PARENTS are making contingency plans as more schools close after reporting Covid-19 cases.
Mother of two LH Teoh, 38, is one of those who is well prepared as she quit her job in the banking sector last year to focus on her children’s education during the pandemic.
This enabled her to cope when her daughter’s private school closed after a few classmates tested positive for Covid-19 last week.
“Quitting my job was a tough decision. I was left with not many options because I wanted to help my children cope with online learning, ” she said.
Teoh is happy with her Year One daughter’s school which conducts online classes successfully.
“I am satisfied with my daughter’s school even though I still have to guide her during online lessons, ” she said, adding that her son, who is in a government school, was learning at home too as her daughter had been in close contact with pupils who tested positive for the coronavirus.
“My son’s school did a much better job with online learning earlier this year and I am optimistic that this will continue if schools are closed again, ” said Teoh.
It was earlier reported that 19 schools in the Petaling District were closed due to the emergence of Covid-19 clusters.
Dr K. Suhana, who is a full-time university lecturer, is required to be on site five days a week.
She hoped her organisation would allow her to work off-site for at least twice a week, especially if the schools closed, so she could monitor her nine- and 10-year-old sons more effectively.

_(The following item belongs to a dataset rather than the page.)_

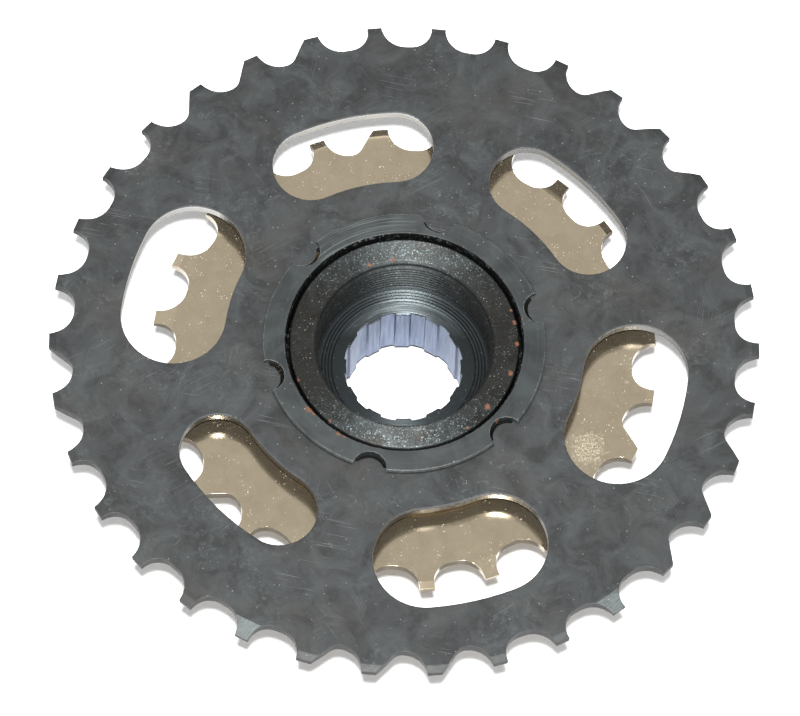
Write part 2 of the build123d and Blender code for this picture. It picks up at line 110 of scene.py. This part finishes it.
# ---- node helper --------------------------------------------------------------------------
class Surface:
    """One procedural Principled material.

    Its places and lengths are in millimetres and its noise scales per millimetre, in the
    node's own frame, so that the marks move with the piece.
    """

    def __init__(self, name, metallic=0.0, specular=0.5):
        self.mat = bpy.data.materials.new(name)
        self.mat.use_nodes = True
        self.tree = self.mat.node_tree
        self.bsdf = self.tree.nodes["Principled BSDF"]
        self.bsdf.inputs["Metallic"].default_value = metallic
        self.bsdf.inputs["Specular IOR Level"].default_value = specular
        coord = self.node("ShaderNodeTexCoord")
        scaled = self.node("ShaderNodeVectorMath", operation="SCALE")
        self.link(coord.outputs["Object"], scaled.inputs[0])
        scaled.inputs["Scale"].default_value = MM
        self.point = scaled.outputs[0]
        split = self.node("ShaderNodeSeparateXYZ")
        self.link(self.point, split.inputs[0])
        self.x, self.y, self.z = split.outputs
        squares = self.math("ADD", self.mul(self.x, self.x), self.mul(self.y, self.y))
        self.radius = self.math("SQRT", squares)
        self.angle = self.math("ARCTAN2", self.y, self.x)
        facing = self.node("ShaderNodeSeparateXYZ")
        self.link(coord.outputs["Normal"], facing.inputs[0])
        self.level = self.math("ABSOLUTE", facing.outputs[2])

    def node(self, kind, **settings):
        """Adds one node with the given settings."""
        made = self.tree.nodes.new(kind)
        for key, value in settings.items():
            setattr(made, key, value)
        return made

    def link(self, source, target):
        self.tree.links.new(source, target)

    def feed(self, socket, value):
        """Puts a number, a colour or another node's output into a socket."""
        if isinstance(value, bpy.types.NodeSocket):
            self.link(value, socket)
        elif isinstance(value, tuple):
            socket.default_value = (*value, 1.0)
        else:
            socket.default_value = value

    def math(self, operation, a, b=None):
        made = self.node("ShaderNodeMath", operation=operation)
        self.feed(made.inputs[0], a)
        if b is not None:
            self.feed(made.inputs[1], b)
        return made.outputs[0]

    def mul(self, *values):
        """Product of two or more values."""
        out = values[0]
        for value in values[1:]:
            out = self.math("MULTIPLY", out, value)
        return out

    def rescale(self, value, low, high, to_low=0.0, to_high=1.0):
        """Maps low..high to to_low..to_high and holds the ends."""
        made = self.node("ShaderNodeMapRange", clamp=True)
        self.feed(made.inputs["Value"], value)
        made.inputs["From Min"].default_value = low
        made.inputs["From Max"].default_value = high
        made.inputs["To Min"].default_value = to_low
        made.inputs["To Max"].default_value = to_high
        return made.outputs["Result"]

    def band(self, value, low, high, soft):
        """1 between low and high, falling to 0 over soft on both sides."""
        rising = self.rescale(value, low - soft, low)
        falling = self.rescale(value, high, high + soft, 1.0, 0.0)
        return self.math("MULTIPLY", rising, falling)

    def mix(self, share, a, b):
        """Colour a, or b where share is 1. Inputs 6 and 7 and output 2 are the colour ones."""
        made = self.node("ShaderNodeMix", data_type="RGBA", clamp_factor=True)
        self.feed(made.inputs[0], share)
        self.feed(made.inputs[6], a)
        self.feed(made.inputs[7], b)
        return made.outputs[2]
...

When schools were closed, she had to prepare breakfast and lunch for her sons in the morning before rushing to work. She taught them to use the laptop for their online lessons and gave them a smartphone for emergencies.
Suhana is fortunate to have a neighbour who checks on them at lunchtime to make sure they have eaten their meal and completed their schoolwork.
“If there is another lockdown, I will need to return to that routine, ” she said.
Single mother Racheal Maria, 42, has three schoolgoing children and fears another disruption in their studies if schools were closed.
“During the last lockdown, only one teacher conducted online lessons for my 14-year-old son.
“The rest just gave homework, without teaching. The same goes for my two other children who are in primary school.
“They did not have any lessons. I am worried about their studies, ” said Racheal.
Although Dr Hazfaneza Ab Halim said online learning was not as effective as physical lessons, especially for younger children, schools would have to close if Covid-19 cases continued to increase.
“Their grandmother would once again have to help my children with their online lessons, ” said the mother of three.
Federation of School Bus Associations of Malaysia president Amali Munif Rahmat said since the pandemic last year, about 40% of drivers had left the job.
He said any large-scale closure of schools would have a ripple effect.
“Most parents in the middle- income group are sending their children to school themselves.
“Another lockdown will ‘kill’ our industry.
“I hope the government understands the importance of our industry and classifies us as essential services so school bus drivers can be given incentives and other forms of aid, ” said Amali Munif.